My Mother's Best Quality That I Long For

Updated: May 5


My mother liked to swear in French.


Perhaps it was her Canadian roots and desire to be French Canadian for the pure glamour. Perhaps it was her way of avoiding real swearing in English. But the expression my mom loved, "Mon Dieu Sacre Bleu!" was always used when she wanted to show astonishment or shock.


Hearing it in French sounds like you might be ordering a good glass of white wine. The literal translation in English - "My God Holy Blue!" does not sound very astonishing or shocking. It was most likely a leftover of going to school in a convent, being watched over with severe discipline by nuns. Definitely a time and an era where that statement would most certainly have been shocking. Like most things from my mom, her actions always held deeper reasons behind them.


If you met my mom in her youth, you would call her a vixen. She was a red-haired beauty with watery blue eyes and curvy looks that always made men swoon. Compound that with her Julia Child cooking skills and creamy Canadian skin, and you had a fiery stunner. Setting aside all those things from her glory days, what remains with me still is an even greater quality -- her deep ability to listen.


My mom listened to people like it was an Olympic sport. I mean really really listened. Her listening presence became her superpower to connect with others. With complete transparency, sometimes her listening was to get what she wanted. But most often it was because she absolutely loved nurturing and it embodied who she was as a person.

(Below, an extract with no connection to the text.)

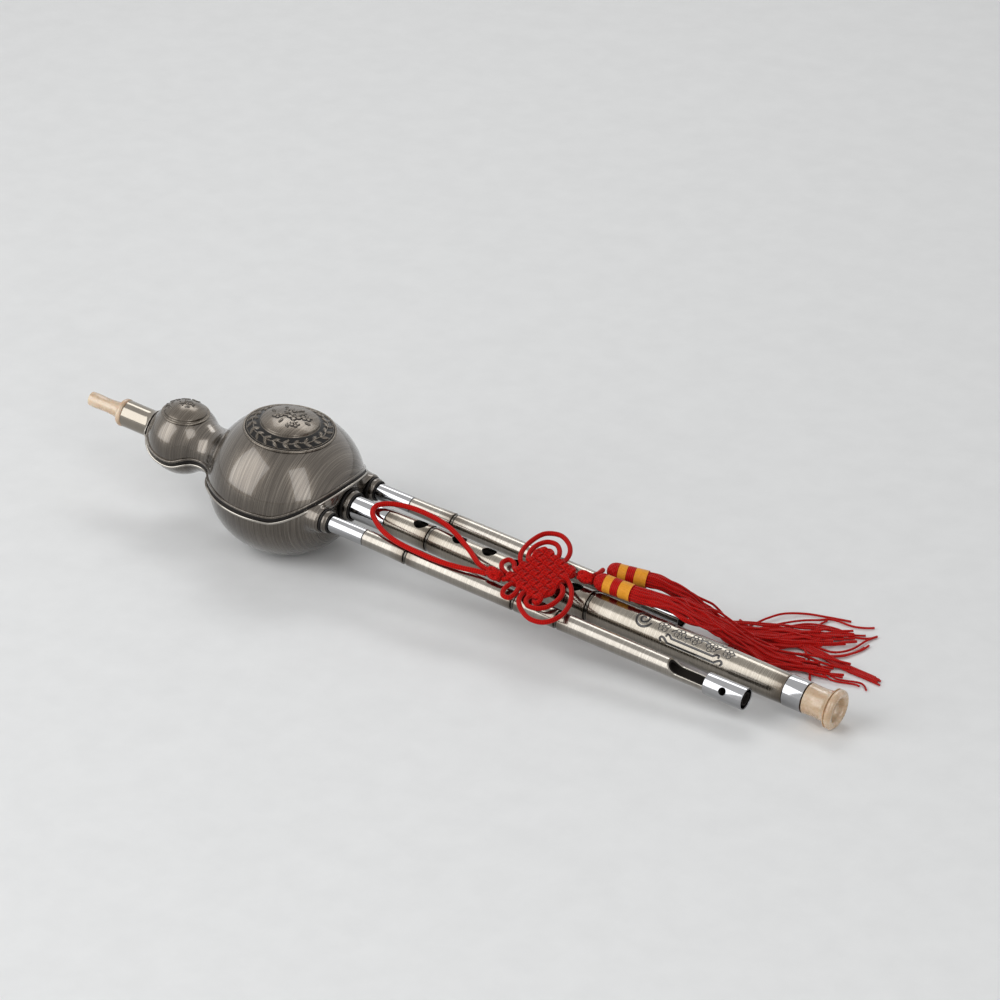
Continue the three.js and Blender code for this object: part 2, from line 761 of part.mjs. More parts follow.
function knotRoute() {
  const turn = knotTurnShares;
  return [
    ...turn.start,
    ...strand(true, 0, true),
    ...turn.topLeftTuck,
    ...strand(true, 1, false),
    ...turn.lowerLeftLoop,
    ...strand(true, 2, true),
    ...turn.topInnerLoop,
    ...strand(false, 3, true),
    ...turn.bottomInnerLoop,
    ...strand(true, 4, true),
    ...turn.topRightTuck,
    ...strand(true, 5, false),
    ...turn.bottomCorner,
    ...strand(false, 0, false),
    ...turn.upperLeftLoop,
    ...strand(false, 1, true),
    ...turn.bottomRightTuck,
    ...strand(false, 2, false),
    ...turn.topOuterLoop,
    ...strand(true, 3, false),
    ...turn.bottomOuterLoop,
    ...strand(false, 4, false),
    ...turn.leftTuck,
    ...strand(false, 5, true),
    ...turn.end,
  ].map(knotPlace);
}

// Least clear distance between parts of one cord that are not neighbours along it
function selfGap(curve, radius) {
  const length = curve.getLength();
  const count = Math.ceil(length / radius);
  const points = curve.getSpacedPoints(count);
  const skip = Math.ceil((4 * radius) / (length / count));
  let least = Infinity;
  for (let i = 0; i < points.length; i += 1) {
    for (let j = i + skip; j < points.length; j += 1) {
      least = Math.min(least, points[i].distanceTo(points[j]));
    }
  }
  return least - 2 * radius;
}

// Charm pieces that are turned about their own axis and laid between two places
function laid(body, from, to) {
  const direction = new THREE.Vector3(...to).sub(new THREE.Vector3(...from)).normalize();
  const turn = new THREE.Quaternion().setFromUnitVectors(new THREE.Vector3(1, 0, 0), direction);
  const matrix = new THREE.Matrix4().compose(
    new THREE.Vector3(...from), turn, new THREE.Vector3(1, 1, 1),
  );
  return body.transform(matrix.toArray());
}

function buttonKnot() {
  const half = buttonLength / 2;
  const bulge = arcPoints(half, 0, 1, Math.PI * 0.88, Math.PI * 0.12)
    .map(([x, y]) => [half + (x - half) * half, y * buttonRadius]);
  return turned([[0, 0], [0, tasselNeckRadius], ...bulge, [buttonLength, tasselNeckRadius],
    [buttonLength, 0]], smallSides);
}

function tasselHead() {
  const cap = arcPoints(tasselCapLength, 0, 1, Math.PI * 0.95, Math.PI / 2)
    .map(([x, y]) => [tasselCapLength + (x - tasselCapLength) * tasselCapLength,
      y * tasselHeadRadius]);
  return turned([[0, 0], ...cap, [tasselHeadLength, tasselHeadRadius], [tasselHeadLength, 0]],
    smallSides);
}

const buttonPlaces = {
  left: { from: [248, -16.6, 9.4], to: [256, -17.8, 9.6] },
  right: { from: [285.1, 3.4, 12.7], to: [293.1, 3.9, 13.4] },
};

// The cord that parts from the right button knot to the tassel behind
const partingRoute = [
  [291.2, 7.4, 13.2], [291.6, 10.5, 12.9], [291, 13.8, 12.2], [290.4, 16.4, 11.5],
];

const tasselHeads = {
  front: { from: [293.5, 3.9, 13.7], to: [313.4, 5.6, 13.5] },
  back: { from: [291.4, 18.5, 11.2], to: [310.6, 23.9, 11] },
};

// Each skirt: centre, half width across and half thickness, from its head to its spread ends
const tasselSkirts = {
  front: [
    [[328, 12, 13.4], 5.5, 3], [[341, 18.5, 11.8], 6.5, 2.8],
    [[352, 24.5, 5.5], 7.5, 3.2], [[362, 29, -2.5], 8.5, 3.4], [[376, 33.5, -8.8], 9, 2.6],
    [[394, 38.5, -8.4], 9.5, 2], [[414, 42.5, -7.3], 9, 1.4],
  ],
  back: [
    [[319, 28, 9.8], 4.2, 3.2], [[328, 33, 4.2], 4.8, 3.4],
    [[337, 37.8, -3.6], 5.6, 3.6], [[347, 42, -10.2], 6.6, 3.2], [[360, 47, -11], 8, 2.4],
    [[374, 53, -9.9], 9, 2.1], [[388, 62, -9.1], 9, 1.8], [[402, 74, -8.4], 7, 1.3],
  ],
};

// Strands drawn as one draped body that leaves its head square and spreads to its loose ends
function tasselSkirt(stations, { from, to }) {
  const axis = new THREE.Vector3(...to).sub(new THREE.Vector3(...from)).normalize();
  const root = new THREE.Vector3(...from).addScaledVector(axis, tasselHeadLength + seatGap);
  const all = [[root.toArray(), tasselSkirtRoot, tasselSkirtRoot], ...stations];
  const route = cordCurve(all.map(([centre]) => centre));
  const up = new THREE.Vector3(0, 0, 1);
  const rings = all.map(([centre, width, thick], i) => {
    const along = i === 0 ? axis : route.getTangent(i / (all.length - 1));
    const across = up.clone().cross(along).normalize();
    const normal = along.clone().cross(across).normalize();
    const ring = [];
    for (let s = 0; s < smallSides; s += 1) {
      const angle = (2 * Math.PI * s) / smallSides;
      ring.push(new THREE.Vector3(...centre)
        .addScaledVector(across, width * Math.cos(angle))
        .addScaledVector(normal, thick * Math.sin(angle)));
    }
    return ring;
  });
  return skinned(rings);
}

// Assembly

const instrument = new THREE.Group();

function add(name, material, body, at = [0, 0, 0]) {
  const { color, roughness, metalness } = materials[material];
  const mesh = new THREE.Mesh(
    meshGeometry(body),
    new THREE.MeshStandardMaterial({ color, roughness, metalness }),
  );
  mesh.name = name;
  mesh.position.set(...at);
  instrument.add(mesh);
  return mesh;
}

function addMouthpiece() {
  const collarStart = mouthpieceReach - mouthpieceCollarWidth;
  const tip = mouthpieceTipRadius;
  const outside = [
    [0, mouthpieceBore],
    [0, tip * 0.8],
    [tip * 0.3, tip],
    [tip * 1.4, tip * 1.06],
    [collarStart / 2, tip],
    [collarStart * 0.8, (tip + mouthpieceRootRadius) / 2],
    [collarStart, mouthpieceRootRadius],
    [collarStart, mouthpieceCollarRadius - seatGap],
    [collarStart + seatGap, mouthpieceCollarRadius],
    [mouthpieceReach - seatGap, mouthpieceCollarRadius],
    [mouthpieceReach, mouthpieceCollarRadius - seatGap],
    [mouthpieceReach, tenonRadius],
    [mouthpieceReach + tenonLength, tenonRadius],
    [mouthpieceReach + tenonLength, mouthpieceBore],
  ];
  add('mouthpiece', 'resin', turned(outside));
  const corkStart = mouthpieceReach + seatGap;
  add('mouthpiece_cork', 'cork', tube(corkStart, mouthpieceReach + tenonLength - seatGap,
    tenonRadius + seatGap + tenonCorkWall, tenonRadius + seatGap));
}

function addGourd() {
  add('lower_shell', 'nickel', lowerShell());
  add('upper_shell', 'nickel', upperShell());
  add('seam_gasket', 'black', seamGasket());
  add('large_medallion', 'nickel',
    medallion(largeX, largeMedallionRadius, largeDiscRadius, largeDiscHeight));
  add('small_medallion', 'nickel',
    medallion(smallX, smallMedallionRadius, smallMedallionRadius, smallDiscHeight));
}

function addSockets() {
  const discs = Object.values(sockets).map(({ y, ferrule }) => rod(corkStart, corkEnd,
    socketBore(ferrule) + gourdWall).translate([0, y, pipeHeight]));
  let seat = Manifold.hull(discs).intersect(gourd(-gourdWall - seatGap, chamberSides, chamberStep));
  for (const { y, ferrule } of Object.values(sockets)) {
    seat = seat.subtract(rod(corkStart - overrun, corkEnd + overrun, socketBore(ferrule))
      .translate([0, y, pipeHeight]));
  }
  add('pipe_seat', 'liner', seat);
  for (const [name, { y, ferrule, radius }] of Object.entries(sockets)) {
    const at = [0, y, pipeHeight];
    const inner = ferrule + slideGap;
    const ringStart = noseX + seatGap / 2;
    const nutStart = ringStart + socketRingWidth + seatGap / 2;
    const lipStart = nutStart + socketNutWidth + seatGap / 2;
    const sides = name === 'main' ? pipeSides : smallSides;
    add(`${name}_socket_cork`, 'cork', tube(corkStart + seatGap, corkEnd - seatGap,
      inner + socketCorkWall, inner, sides), at);
    add(`${name}_socket_ring`, 'black', tube(ringStart, ringStart + socketRingWidth,
      radius, inner, sides), at);
    add(`${name}_socket_nut`, 'nickel', turned([
      [nutStart, inner], [nutStart, radius - seatGap], [nutStart + socketNutWidth, radius - 3 * seatGap],
      [nutStart + socketNutWidth, inner],
    ], sides), at);
    add(`${name}_socket_seal`, 'black', tube(lipStart, lipStart + socketRingWidth / 2,
      radius - 3 * seatGap, inner, sides), at);
  }
}

function addMainPipe() {
  const at = [0, 0, pipeHeight];
  const ferruleStart = noseX - gourdWall - pipeSeatLength;
  const half = nodeWidth / 2 + seatGap;
  add('main_liner', 'liner', mainLiner(), at);
  add('main_plug', 'liner', rod(pipeStart, pipeStart + plugLength - overrun / 2,
    mainBore - seatGap), at);
  add('main_reed', 'brass', reed(mainLinerRadius), at);
  add('main_ferrule', 'chrome', tube(ferruleStart, ferruleEnd, mainFerruleRadius,
    mainLinerRadius + seatGap), at);
  const first = swell(ferruleEnd + seatGap, firstNodeX - half, mainFerruleRadius, mainFirstNodeRadius);
  const second = swell(firstNodeX + half, secondNodeX - half, mainFirstNodeRadius,
    mainSecondNodeRadius);
  const third = swell(secondNodeX + half, endRingX - seatGap, mainSecondNodeRadius, mainEndRadius);
  [first, second, third].forEach((outer, i) => {
    add(`main_section_${i + 1}`, 'nickel', fingerHoles(sleeve(outer, linerRadiusAt)), at);
  });
  [[firstNodeX, mainFirstNodeRadius], [secondNodeX, mainSecondNodeRadius]].forEach(([x, r], i) => {
    add(`main_node_ring_${i + 1}`, 'chrome', tube(x - nodeWidth / 2, x + nodeWidth / 2,
      r - nodeGroove, linerRadiusAt(x + nodeWidth) + seatGap), at);
  });
  add('main_end_ring', 'chrome', tube(endRingX, capX, endRingRadius,
    mainLinerEndRadius + seatGap), at);
  add('end_cap', 'resin', endCap(), at);
}

function addDrone(name, length, side) {
  const at = [0, droneYs[name], pipeHeight];
  const ferruleStart = noseX - gourdWall - pipeSeatLength;
  const sleeveStart = noseX + length - droneSleeveLength;
  const sleeveInner = droneSleeveRadius - droneSleeveWall;
  add(`${name}_drone_liner`, 'liner', droneLiner(length, side), at);
  add(`${name}_drone_plug`, 'liner', rod(pipeStart, pipeStart + plugLength - overrun / 2,
    droneBore - seatGap, smallSides), at);
  add(`${name}_drone_reed`, 'brass', reed(droneLinerRadius), at);
  add(`${name}_drone_ferrule`, 'chrome', tube(ferruleStart, ferruleEnd, droneFerruleRadius,
    droneLinerRadius + seatGap, smallSides), at);
  droneSections(length).forEach((body, i) => {
    add(`${name}_drone_section_${i + 1}`, 'nickel', body, at);
  });
  const sleeveBody = tube(sleeveStart, noseX + length, droneSleeveRadius, sleeveInner, smallSides)
    .add(tube(sleeveStart, sleeveStart + overrun, sleeveInner + droneSleeveWall / 2,
      droneLinerRadius + seatGap, smallSides))
    .subtract(sleeveHole(length, side));
  add(`${name}_drone_sleeve`, 'chrome', sleeveBody, at);
}

function addCharm() {
  const loop = cordCurve(loopRoute);
  const knot = cordCurve(knotRoute());
  const gap = selfGap(knot, knotCordRadius);
  console.log(`knot cord: ${knot.getLength().toFixed(0)} mm, least self gap ${gap.toFixed(2)} mm`);
  if (gap < leastSelfGap) console.log('knot cord: the least self gap is too small');
  add('hanging_loop', 'red', cord(loop, cordRadius, 8, 2.4 * cordRadius * 2));
  add('endless_knot', 'red', cord(knot, knotCordRadius, 6, 2.8 * knotCordRadius));
  for (const [name, { from, to }] of Object.entries(buttonPlaces)) {
    add(`${name}_button_knot`, 'red', laid(buttonKnot(), from, to));
  }
  add('parting_cord', 'red', cord(cordCurve(partingRoute), cordRadius, 8, 4 * cordRadius));
  for (const [name, { from, to }] of Object.entries(tasselHeads)) {
    add(`${name}_tassel_head`, 'red', laid(tasselHead(), from, to));
    add(`${name}_tassel_skirt`, 'red', tasselSkirt(tasselSkirts[name], tasselHeads[name]));
  }
}

instrument.rotation.y = pitch;
addMouthpiece();
addGourd();
addSockets();
addMainPipe();
addDrone('near', nearDroneLength, -1);
addDrone('far', farDroneLength, 1);

// Rests on the lower shell and the end cap, with the box of the instrument centred on the origin
const resting = new THREE.Group();
resting.add(instrument);
const extent = new THREE.Box3().setFromObject(resting, true);
const middle = extent.getCenter(new THREE.Vector3());
instrument.position.set(-middle.x, -middle.y, -extent.min.z);
addCharm();

export default resting;
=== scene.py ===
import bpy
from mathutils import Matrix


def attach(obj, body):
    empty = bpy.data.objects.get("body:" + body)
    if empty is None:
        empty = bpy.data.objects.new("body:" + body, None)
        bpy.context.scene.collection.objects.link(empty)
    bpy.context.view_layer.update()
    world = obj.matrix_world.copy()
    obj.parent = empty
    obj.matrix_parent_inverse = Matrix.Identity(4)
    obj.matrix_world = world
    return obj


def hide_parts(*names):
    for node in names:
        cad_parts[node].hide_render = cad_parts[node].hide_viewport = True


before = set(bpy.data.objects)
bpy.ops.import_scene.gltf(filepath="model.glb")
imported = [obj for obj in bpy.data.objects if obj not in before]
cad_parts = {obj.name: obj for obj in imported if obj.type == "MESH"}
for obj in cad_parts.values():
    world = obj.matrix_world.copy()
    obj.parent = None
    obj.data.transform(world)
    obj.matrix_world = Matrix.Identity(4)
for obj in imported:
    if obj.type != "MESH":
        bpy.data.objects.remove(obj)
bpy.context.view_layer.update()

import math
import random

import bmesh
import bpy
import numpy as np
from mathutils import Matrix, Vector

MM = 0.001
TAU = 2 * math.pi
PITCH = math.radians(4.901013)
PLACE = Vector((-0.21409038, 0.0, 0.04467497))
INSTRUMENT = Matrix.Translation(PLACE) @ Matrix.Rotation(PITCH, 4, "Y")
scene = bpy.context.scene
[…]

As a kid, things just showed up when my mom was doing her listening thing. Repairmen would shower her with free repairs. Food delivery reps would shove cases of steaks and ice cream into our deep freezer. (remember Schwan's - the original Uber Eats!) As she became older, I noticed things like expensive perfumes, pretty purses and giant containers of mints that would magically conjure themselves in her tiny apartment. When questioned where she got them, she would wave a hand and pronounce profound gratitude about how people loved to bless her.


Right. I knew why. She was using her superpower again. I knew it well as a kid and witnessed it happening right up until she died at 80. My mom loved to listen. She treasured taking the time to understand everyone who crossed her path. She heard them, asked real questions, and was fully present to see them exactly where they were. People from every walk and in every season bloomed in her presence. And they loved to bless her for that rare gift.


In fact, now that my mom is gone, I can remember only a handful of things she said. She certainly was not a saint and like me, deeply flawed. But the thing that stayed with me was the quiet presence of seeing me and hearing me in ways no one else did. Listening was truly her gift.


I long for that ability to deeply listen as my mom did. I'm working on it still, but I'm grateful for her example through such a simple thing - listening well. My invitation and encouragement to you this Mother's Day is to find something you love about your own mom to celebrate. No matter how small, or how grand, no matter if she is on this earth or in heaven. No matter if she is deeply flawed like my mom was and the mom I currently am. My hope is that you will take a moment to be fully present to the tiniest of gifts your own mom bestowed, even if it's simply the life she gave you.


One of my favorite expressions is "Live your life in such a way that was worth putting your mother through labor for." This Mother's Day, I hope you will take time to celebrate the life you have been given for the one who labored to give it.